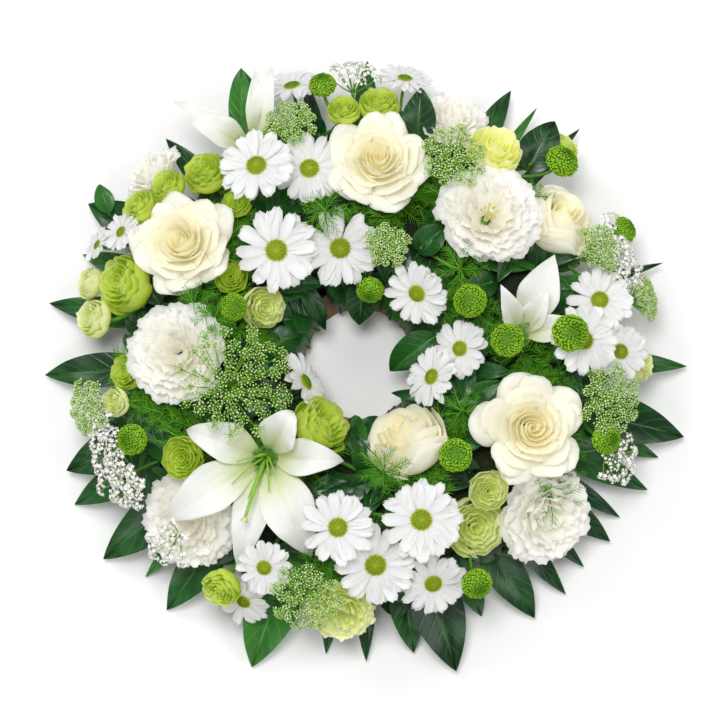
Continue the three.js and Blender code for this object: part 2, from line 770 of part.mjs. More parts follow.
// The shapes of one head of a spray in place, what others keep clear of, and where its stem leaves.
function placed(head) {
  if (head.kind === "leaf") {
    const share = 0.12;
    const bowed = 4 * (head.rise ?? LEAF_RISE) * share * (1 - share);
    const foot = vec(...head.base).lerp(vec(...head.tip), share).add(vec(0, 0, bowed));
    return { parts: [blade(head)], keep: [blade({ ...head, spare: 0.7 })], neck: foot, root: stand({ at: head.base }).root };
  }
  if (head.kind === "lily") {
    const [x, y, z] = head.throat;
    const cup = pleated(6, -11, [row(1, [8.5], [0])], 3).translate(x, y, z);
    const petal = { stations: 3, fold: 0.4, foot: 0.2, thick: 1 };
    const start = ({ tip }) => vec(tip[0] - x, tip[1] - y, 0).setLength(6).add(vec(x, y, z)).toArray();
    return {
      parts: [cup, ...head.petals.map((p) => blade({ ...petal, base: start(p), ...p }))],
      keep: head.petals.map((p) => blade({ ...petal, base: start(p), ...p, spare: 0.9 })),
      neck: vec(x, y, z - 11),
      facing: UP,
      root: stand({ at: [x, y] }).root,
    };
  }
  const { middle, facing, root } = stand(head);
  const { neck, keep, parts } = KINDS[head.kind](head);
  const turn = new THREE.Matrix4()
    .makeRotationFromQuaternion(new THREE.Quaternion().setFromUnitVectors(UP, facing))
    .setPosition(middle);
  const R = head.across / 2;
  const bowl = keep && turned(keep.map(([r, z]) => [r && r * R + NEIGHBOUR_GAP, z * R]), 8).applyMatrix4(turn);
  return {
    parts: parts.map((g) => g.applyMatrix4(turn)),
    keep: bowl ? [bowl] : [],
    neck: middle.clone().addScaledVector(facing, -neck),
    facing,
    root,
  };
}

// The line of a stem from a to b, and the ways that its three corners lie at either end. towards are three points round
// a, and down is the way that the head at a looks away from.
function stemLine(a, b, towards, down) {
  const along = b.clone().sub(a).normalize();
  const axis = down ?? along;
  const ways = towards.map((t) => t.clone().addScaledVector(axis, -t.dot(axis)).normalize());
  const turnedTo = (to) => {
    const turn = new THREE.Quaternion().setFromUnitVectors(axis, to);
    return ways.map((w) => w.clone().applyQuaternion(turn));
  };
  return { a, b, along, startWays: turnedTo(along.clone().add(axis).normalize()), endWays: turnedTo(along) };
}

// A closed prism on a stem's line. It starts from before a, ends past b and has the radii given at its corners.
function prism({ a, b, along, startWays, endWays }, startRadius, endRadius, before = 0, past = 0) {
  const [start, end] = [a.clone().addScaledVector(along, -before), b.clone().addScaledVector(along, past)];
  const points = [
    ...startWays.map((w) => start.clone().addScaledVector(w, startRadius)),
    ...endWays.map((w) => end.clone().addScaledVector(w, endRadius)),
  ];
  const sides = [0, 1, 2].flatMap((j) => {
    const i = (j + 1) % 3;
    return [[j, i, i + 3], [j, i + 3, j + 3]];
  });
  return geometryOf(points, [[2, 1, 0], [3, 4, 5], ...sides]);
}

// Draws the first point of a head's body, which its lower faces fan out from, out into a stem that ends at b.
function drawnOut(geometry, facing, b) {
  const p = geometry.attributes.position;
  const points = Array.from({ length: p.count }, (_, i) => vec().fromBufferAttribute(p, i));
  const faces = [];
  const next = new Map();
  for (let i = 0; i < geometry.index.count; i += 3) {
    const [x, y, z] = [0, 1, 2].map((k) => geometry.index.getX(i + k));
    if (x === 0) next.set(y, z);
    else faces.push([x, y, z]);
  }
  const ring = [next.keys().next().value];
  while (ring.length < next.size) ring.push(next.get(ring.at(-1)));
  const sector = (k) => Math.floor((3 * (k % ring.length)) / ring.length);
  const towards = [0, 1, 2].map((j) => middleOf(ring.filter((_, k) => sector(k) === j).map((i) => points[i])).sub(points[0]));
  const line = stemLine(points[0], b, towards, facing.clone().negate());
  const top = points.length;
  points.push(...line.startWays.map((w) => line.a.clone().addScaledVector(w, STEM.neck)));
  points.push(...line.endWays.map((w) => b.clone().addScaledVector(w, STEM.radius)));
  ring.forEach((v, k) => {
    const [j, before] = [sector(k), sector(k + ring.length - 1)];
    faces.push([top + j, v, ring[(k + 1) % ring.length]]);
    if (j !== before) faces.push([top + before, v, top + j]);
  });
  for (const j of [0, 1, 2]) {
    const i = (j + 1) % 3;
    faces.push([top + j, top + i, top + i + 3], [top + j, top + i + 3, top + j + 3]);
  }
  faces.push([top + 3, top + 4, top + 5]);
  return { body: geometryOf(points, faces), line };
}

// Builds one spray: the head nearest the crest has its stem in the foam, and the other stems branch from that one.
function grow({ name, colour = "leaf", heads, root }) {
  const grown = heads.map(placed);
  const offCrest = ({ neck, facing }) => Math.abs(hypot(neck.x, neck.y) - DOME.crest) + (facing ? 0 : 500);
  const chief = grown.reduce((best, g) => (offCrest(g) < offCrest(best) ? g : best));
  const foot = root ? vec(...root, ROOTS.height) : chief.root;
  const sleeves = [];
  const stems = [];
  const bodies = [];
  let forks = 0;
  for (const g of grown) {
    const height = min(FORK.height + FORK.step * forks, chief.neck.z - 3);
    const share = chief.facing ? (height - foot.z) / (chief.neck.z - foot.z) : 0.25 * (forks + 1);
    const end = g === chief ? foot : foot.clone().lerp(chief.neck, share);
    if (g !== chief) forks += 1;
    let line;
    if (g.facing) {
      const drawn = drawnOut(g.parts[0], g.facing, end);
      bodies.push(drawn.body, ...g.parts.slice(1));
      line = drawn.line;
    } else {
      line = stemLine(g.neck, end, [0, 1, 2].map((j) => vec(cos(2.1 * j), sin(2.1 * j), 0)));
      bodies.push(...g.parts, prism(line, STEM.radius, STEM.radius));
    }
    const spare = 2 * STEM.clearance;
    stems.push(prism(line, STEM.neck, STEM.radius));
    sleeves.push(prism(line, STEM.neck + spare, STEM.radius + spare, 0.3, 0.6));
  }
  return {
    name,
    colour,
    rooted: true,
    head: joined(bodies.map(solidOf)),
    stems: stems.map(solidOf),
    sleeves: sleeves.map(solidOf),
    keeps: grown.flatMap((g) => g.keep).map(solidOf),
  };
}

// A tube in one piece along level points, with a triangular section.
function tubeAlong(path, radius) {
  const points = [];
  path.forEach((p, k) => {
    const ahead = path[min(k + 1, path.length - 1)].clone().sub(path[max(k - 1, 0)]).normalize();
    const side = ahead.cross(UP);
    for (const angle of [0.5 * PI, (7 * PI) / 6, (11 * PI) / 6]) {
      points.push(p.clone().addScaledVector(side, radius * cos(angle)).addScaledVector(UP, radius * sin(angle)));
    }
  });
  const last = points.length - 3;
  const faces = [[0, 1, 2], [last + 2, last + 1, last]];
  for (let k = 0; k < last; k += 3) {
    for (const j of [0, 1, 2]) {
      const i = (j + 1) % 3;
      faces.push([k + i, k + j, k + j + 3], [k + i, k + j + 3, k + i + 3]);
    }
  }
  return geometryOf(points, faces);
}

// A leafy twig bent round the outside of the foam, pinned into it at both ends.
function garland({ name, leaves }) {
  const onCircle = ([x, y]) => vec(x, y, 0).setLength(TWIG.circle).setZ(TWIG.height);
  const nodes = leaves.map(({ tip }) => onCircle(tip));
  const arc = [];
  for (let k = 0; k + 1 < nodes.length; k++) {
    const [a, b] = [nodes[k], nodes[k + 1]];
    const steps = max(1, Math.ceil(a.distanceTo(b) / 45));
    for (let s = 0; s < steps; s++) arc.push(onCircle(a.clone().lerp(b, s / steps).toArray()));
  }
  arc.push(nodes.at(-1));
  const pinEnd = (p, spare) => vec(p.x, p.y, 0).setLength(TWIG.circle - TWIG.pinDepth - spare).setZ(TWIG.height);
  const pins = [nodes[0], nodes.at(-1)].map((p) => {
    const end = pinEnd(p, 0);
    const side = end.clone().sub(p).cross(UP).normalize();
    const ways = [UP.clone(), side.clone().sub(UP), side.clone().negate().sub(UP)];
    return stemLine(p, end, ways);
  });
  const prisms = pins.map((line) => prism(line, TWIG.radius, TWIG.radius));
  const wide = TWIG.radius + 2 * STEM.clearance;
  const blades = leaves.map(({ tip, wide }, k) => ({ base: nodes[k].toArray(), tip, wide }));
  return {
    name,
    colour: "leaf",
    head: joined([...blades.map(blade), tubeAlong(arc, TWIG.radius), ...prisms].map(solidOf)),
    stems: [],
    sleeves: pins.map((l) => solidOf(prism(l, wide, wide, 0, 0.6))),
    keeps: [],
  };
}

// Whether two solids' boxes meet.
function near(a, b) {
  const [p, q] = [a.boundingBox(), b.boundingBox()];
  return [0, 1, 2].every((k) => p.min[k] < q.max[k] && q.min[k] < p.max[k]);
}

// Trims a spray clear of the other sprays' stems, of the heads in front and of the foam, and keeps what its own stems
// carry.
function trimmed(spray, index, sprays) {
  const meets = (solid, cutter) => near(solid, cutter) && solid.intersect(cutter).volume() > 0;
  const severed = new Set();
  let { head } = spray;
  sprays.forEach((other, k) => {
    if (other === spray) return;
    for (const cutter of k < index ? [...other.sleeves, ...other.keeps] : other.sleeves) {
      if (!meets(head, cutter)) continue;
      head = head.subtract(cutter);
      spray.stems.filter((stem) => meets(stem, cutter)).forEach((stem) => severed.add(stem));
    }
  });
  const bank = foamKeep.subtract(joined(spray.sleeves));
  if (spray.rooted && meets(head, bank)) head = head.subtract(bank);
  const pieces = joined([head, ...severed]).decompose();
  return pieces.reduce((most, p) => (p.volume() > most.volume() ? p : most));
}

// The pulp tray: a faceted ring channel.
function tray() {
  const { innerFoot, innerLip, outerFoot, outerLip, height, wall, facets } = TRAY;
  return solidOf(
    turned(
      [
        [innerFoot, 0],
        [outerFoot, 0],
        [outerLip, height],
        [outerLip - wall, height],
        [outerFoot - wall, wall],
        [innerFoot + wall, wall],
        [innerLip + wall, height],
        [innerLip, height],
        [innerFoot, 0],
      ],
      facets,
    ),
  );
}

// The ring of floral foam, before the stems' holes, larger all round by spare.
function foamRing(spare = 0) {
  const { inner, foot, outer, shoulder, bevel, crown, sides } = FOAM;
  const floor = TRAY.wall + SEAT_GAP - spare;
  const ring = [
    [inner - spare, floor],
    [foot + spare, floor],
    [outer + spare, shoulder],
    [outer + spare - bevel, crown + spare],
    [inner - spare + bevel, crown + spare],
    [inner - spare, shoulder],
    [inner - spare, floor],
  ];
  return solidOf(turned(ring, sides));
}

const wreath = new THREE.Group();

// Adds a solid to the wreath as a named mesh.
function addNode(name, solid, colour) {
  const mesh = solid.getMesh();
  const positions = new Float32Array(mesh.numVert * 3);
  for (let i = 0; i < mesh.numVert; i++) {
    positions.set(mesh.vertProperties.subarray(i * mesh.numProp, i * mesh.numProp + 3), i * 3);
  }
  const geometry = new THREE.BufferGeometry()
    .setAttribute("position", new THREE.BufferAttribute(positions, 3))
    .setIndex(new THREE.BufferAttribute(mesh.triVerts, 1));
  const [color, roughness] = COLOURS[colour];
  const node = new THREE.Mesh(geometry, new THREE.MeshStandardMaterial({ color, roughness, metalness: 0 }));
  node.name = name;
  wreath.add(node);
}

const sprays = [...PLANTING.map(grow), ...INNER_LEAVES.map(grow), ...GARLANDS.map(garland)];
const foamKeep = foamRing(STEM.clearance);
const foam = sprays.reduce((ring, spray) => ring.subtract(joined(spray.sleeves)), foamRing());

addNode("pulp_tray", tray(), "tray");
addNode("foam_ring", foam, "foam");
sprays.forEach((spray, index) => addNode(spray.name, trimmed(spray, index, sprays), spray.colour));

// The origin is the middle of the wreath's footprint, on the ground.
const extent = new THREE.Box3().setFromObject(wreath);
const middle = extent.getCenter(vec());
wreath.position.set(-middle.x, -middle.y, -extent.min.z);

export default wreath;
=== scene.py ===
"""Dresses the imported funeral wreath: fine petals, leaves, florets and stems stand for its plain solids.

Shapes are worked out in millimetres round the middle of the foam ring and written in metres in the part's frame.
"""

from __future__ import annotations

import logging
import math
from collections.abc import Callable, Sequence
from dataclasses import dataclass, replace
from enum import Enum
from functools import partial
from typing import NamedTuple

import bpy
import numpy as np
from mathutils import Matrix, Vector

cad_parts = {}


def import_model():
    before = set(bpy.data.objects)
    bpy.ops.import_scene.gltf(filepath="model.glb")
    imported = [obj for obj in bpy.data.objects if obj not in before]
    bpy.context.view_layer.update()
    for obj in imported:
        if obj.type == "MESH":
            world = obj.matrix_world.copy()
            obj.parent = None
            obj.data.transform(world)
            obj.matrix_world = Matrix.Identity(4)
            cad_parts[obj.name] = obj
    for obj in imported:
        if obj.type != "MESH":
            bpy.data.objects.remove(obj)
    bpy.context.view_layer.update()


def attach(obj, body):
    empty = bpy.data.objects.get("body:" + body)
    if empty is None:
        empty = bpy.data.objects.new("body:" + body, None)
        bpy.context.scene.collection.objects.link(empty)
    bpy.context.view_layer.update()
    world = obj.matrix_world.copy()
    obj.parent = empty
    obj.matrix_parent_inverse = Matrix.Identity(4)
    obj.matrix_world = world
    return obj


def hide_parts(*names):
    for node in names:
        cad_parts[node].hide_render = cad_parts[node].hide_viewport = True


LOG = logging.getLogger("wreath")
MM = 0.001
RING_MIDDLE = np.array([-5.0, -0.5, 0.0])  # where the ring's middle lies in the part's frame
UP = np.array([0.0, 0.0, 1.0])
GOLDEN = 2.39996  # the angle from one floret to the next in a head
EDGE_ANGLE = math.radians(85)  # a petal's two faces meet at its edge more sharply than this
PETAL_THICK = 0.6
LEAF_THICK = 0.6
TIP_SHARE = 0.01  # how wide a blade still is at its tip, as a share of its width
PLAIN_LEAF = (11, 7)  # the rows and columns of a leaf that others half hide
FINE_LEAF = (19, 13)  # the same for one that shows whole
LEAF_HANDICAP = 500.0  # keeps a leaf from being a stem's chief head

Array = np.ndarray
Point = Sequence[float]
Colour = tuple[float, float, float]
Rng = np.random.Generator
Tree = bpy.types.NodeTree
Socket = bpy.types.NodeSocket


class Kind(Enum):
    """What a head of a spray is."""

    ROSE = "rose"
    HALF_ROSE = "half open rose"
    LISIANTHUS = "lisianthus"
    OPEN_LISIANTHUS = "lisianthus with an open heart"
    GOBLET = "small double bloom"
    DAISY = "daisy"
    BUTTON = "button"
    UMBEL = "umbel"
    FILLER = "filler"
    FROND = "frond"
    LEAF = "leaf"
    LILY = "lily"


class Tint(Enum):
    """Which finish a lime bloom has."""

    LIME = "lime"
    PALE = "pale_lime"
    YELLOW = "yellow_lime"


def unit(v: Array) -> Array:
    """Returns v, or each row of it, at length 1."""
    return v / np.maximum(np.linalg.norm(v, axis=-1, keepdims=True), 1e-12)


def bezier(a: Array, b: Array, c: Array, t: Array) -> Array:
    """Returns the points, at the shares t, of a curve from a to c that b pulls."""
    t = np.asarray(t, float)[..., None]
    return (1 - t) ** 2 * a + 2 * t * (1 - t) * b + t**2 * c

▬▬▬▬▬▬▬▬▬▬

Reproduce the lines exactly, from the line that contains "obj.matrix_parent_inverse = Matrix.Identity(4)" through the line that contains "axis=-1, keepdims=True), 1e-12)", and nothing more.

    obj.matrix_parent_inverse = Matrix.Identity(4)
    obj.matrix_world = world
    return obj


def hide_parts(*names):
    for node in names:
        cad_parts[node].hide_render = cad_parts[node].hide_viewport = True


LOG = logging.getLogger("wreath")
MM = 0.001
RING_MIDDLE = np.array([-5.0, -0.5, 0.0])  # where the ring's middle lies in the part's frame
UP = np.array([0.0, 0.0, 1.0])
GOLDEN = 2.39996  # the angle from one floret to the next in a head
EDGE_ANGLE = math.radians(85)  # a petal's two faces meet at its edge more sharply than this
PETAL_THICK = 0.6
LEAF_THICK = 0.6
TIP_SHARE = 0.01  # how wide a blade still is at its tip, as a share of its width
PLAIN_LEAF = (11, 7)  # the rows and columns of a leaf that others half hide
FINE_LEAF = (19, 13)  # the same for one that shows whole
LEAF_HANDICAP = 500.0  # keeps a leaf from being a stem's chief head

Array = np.ndarray
Point = Sequence[float]
Colour = tuple[float, float, float]
Rng = np.random.Generator
Tree = bpy.types.NodeTree
Socket = bpy.types.NodeSocket


class Kind(Enum):
    """What a head of a spray is."""

    ROSE = "rose"
    HALF_ROSE = "half open rose"
    LISIANTHUS = "lisianthus"
    OPEN_LISIANTHUS = "lisianthus with an open heart"
    GOBLET = "small double bloom"
    DAISY = "daisy"
    BUTTON = "button"
    UMBEL = "umbel"
    FILLER = "filler"
    FROND = "frond"
    LEAF = "leaf"
    LILY = "lily"


class Tint(Enum):
    """Which finish a lime bloom has."""

    LIME = "lime"
    PALE = "pale_lime"
    YELLOW = "yellow_lime"


def unit(v: Array) -> Array:
    """Returns v, or each row of it, at length 1."""
    return v / np.maximum(np.linalg.norm(v, axis=-1, keepdims=True), 1e-12)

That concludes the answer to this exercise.